La première difficulté sera d’assurer les dépenses essentielles : salaires des enseignants, factures d’eau et d’électricité, équipements pédagogiques, entretien et construction d’infrastructures. Beaucoup d’écoles n’auront plus la capacité de faire face et certaines risquent même de fermer leurs portes.
Je rappelle que j’ai été invité comme personne-ressource dans le comité qui a travaillé sur cette question de fixation des prix. Nous avons fait des calculs précis : former un élève en santé, en mécanique ou en électronique coûte beaucoup plus cher que les frais de scolarité actuellement demandés. Même le ministère avait reconnu que les montants perçus ne suffisent pas à offrir une formation de qualité.
Or, au lieu de fixer un barème équitable et clair, on a choisi une réduction en pourcentage. Cela crée de grandes inégalités. Prenons l’exemple d’une école qui facture 1 000 000 F CFA : après la réduction, elle reste à 800 000. Mais une école nigérienne qui facture 100 000 F CFA tombe à 80 000 F CFA . Comment, avec 80 000 F CFA , couvrir toutes les charges liées à la formation ? Cette décision n’est pas juste et met en péril la survie de nombreuses écoles.
Les parents craignent des frais cachés. Que leur répondez-vous ?
Je comprends les inquiétudes des parents, mais nous n’avons aucun intérêt à multiplier les frais cachés. Le véritable problème n’est pas là.
Le vrai problème, c’est l’absence d’accompagnement de l’État. Lorsqu’une décision aussi lourde est prise, il est normal que l’État propose immédiatement des mesures pour soutenir les écoles. Or, dans ce cas, rien n’a été prévu. On nous demande après coup quelles mesures nous souhaitons… Ce n’est pas logique.

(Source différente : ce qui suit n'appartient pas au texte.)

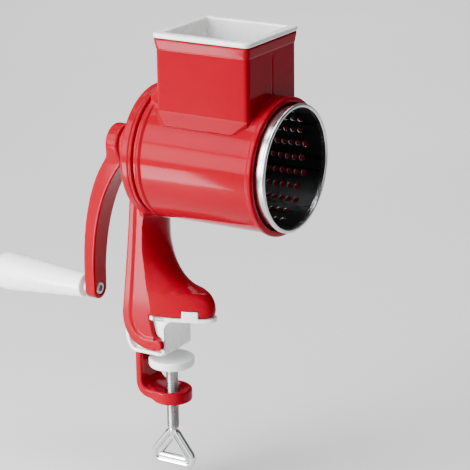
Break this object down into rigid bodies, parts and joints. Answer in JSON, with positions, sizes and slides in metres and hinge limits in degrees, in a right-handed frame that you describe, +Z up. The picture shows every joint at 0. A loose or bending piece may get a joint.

Pour renforcer l’efficacité de la décision, il aurait été opportun de l’accompagner de dispositions telles que des allègements fiscaux, des exonérations ou des subventions ciblées. Ces mesures complémentaires restent à envisager.
Comment allez-vous maintenir la qualité de l’enseignement avec moins de moyens ?
C’est précisément là le danger. On ne peut pas espérer garder la même qualité en réduisant les moyens.
Aujourd’hui, le risque est de tirer le privé vers le bas, simplement parce qu’il obtient de meilleurs résultats que le public. Mais qui en souffrira ? Les élèves, les familles et, finalement, tout le pays.
Il faut bien comprendre que toutes les familles n’ont pas la possibilité d’envoyer leurs enfants à l’étranger ou dans des écoles très chères appartenant à des étrangers. La majorité dépend de l’offre nationale. Si cette offre privée est affaiblie, la qualité générale de l’éducation chutera. Et ce n’est pas en distribuant des cahiers neufs chaque année que l’on améliore l’école : il faut des investissements durables et structurants.
Que demandez-vous à l’État pour aider les écoles privées ?
D’abord, que l’État concentre ses efforts sur la qualité de l’école publique. Si l’école publique devient performante, personne n’aura besoin de contraindre les parents à quitter le privé : ils y reviendront naturellement.
Ensuite, que l’État accompagne les écoles privées au lieu de les sanctionner en permanence. Cela passe par un allègement des taxes, une réduction de la pression fiscale et un minimum de soutien pour maintenir la qualité.
Nous ne refusons pas le contrôle, bien au contraire. Mais nous demandons à être traités équitablement. Aujourd’hui, les étrangers qui ouvrent des établissements au Niger obtiennent souvent plus de facilités que les promoteurs nigériens eux-mêmes. C’est une injustice qu’il faut corriger.
En conclusion, nous le répétons : la souveraineté du Niger passe par une éducation de qualité. Mais au lieu de renforcer notre système, cette décision risque d’affaiblir aussi bien le privé que le public.